After those two hard sacks, by Sheldon Deckart and Arnold Parker, "The quarterback started looking around a little bit," said McBride.

"It was a big part of our game plan to come out and set the pace, set the tone early," said Deckart, who later added a half-sack. "Our defensive coordinator put together another scheme that we were able to outplay the offense that we were playing against. He put a few extra blitzes in. We played some blitzes that they hadn't seen out of us."

"It felt great to knock them off and just rejoice in our win," said Deckart, who added that some of Utah's four sacks were "coverage sacks" because the defensive backs kept SC's speedy receivers checkmated. It was also "just the intensity that our D front was playing with, getting their offensive linemen disoriented."

The Trojans had 151 total-offense yards in the game. That's right: one net yard rushing by the school once known as Tailback U.

Ute tailbacks Adam Tate (103 yards and a touchdown) and Dameon Hunter (94 yards and the game's MVP trophy), both Californians who played their junior-college ball under USC's nose, pounded away with the ball-possession game that Trojan coach Pete Carroll had feared. The Utes held the ball for 38:01 minutes, 16 seconds less than their season-best, which also came on this field against UNLV. Utah has won four straight games here over the past three seasons.

"They're horses," said quarterback Lance Rice. "We just get on their backs and ride them to victory."

In some ways the best part of all, Rice was at his career zenith, especially when he threaded a 20-yard third-and-14 pass from Utah's 9-yard line with 3:30 left in the game to tight end Mike Richardson as Utah once again tried to run out the clock on a win.

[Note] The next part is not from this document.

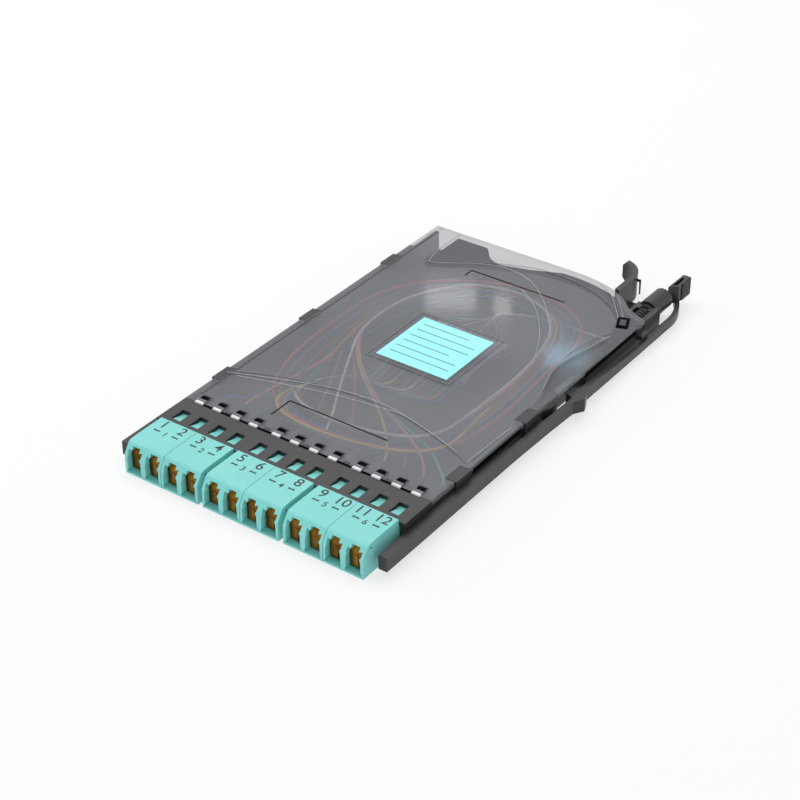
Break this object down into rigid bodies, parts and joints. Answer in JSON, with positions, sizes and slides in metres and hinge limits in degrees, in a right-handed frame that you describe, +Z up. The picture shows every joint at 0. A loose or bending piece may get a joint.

"We needed first downs," said McBride. "We could not punt."

"Lance made an excellent pass," said Richardson, who caught two touchdown passes the last time he was on this field. "A fat old lineman could have caught that pass," said the former offensive guard and center. "They were leaving me open over the middle all day. I mentioned it to Lance, he saw it and was confident and made a great throw, right on the money. I was just like, 'Oh, well there it is.'"

Still, Richardson said the key to the win was, "Our defense making so many sacks. Come on, six points on the board? That's a heckuva defense. Our offensive line and our defensive lines are some of the strongest, stoutest guys I've ever played with or against. I was pretty confident that things were going to end up the way they did."

Rice agreed. "The defense, they didn't give an inch, except that one drive to start the second half. They're the best defense in the country, I think."

With that third-down pass — maybe the best Rice has thrown — and a 16-yard third-and-4 shotgun-draw run by Tate with about 2 1/2 minutes left followed by a third first-down conversion, the Utes were able to hold onto a win the way they couldn't at BYU and Air Force in their last two losses. This time, they managed the clock and made the plays.

Tate's thought during his third-and-5 play was, "that I didn't want to go home to California with a loss to USC. I wanted to be able to go home and hold my head up with pride and tell all the people that I play for Utah and we beat Southern California. This game was big. It just makes our whole team feel good."

Tate scored Utah's only touchdown with 5:26 left in the first quarter on a 3-yard run. Ryan Kaneshiro topped it off with a PAT kick. With less than two minutes left in the first half, Rice was hurried and threw an incomplete pass, but Utah was called for an illegal receiver downfield. Inexplicably, USC declined the penalty on second down-and-9, and Hunter ran 11 yards on the next play. Two plays later, Kaneshiro kicked a 26-yard field goal for a 10-0 lead.

Southern Cal's first drive after intermission went 80 yards in 12 plays for a 2-yard TD run by Sunny Byrd, but the kick was wide. USC did little with a Ute fumble and interception, playing the final 19 minutes with waning success.

"We haven't finished sometimes this year. Today we finished," said McBride. "We wouldn't be denied."

"This was basically our last chance to redeem ourselves," said Tate, "and we all stuck together and got it done."

Utah is 8-4 a season after going 4-7 when it was supposed to win the Mountain West Conference. The Trojans finished 6-6 after starting their season 1-5.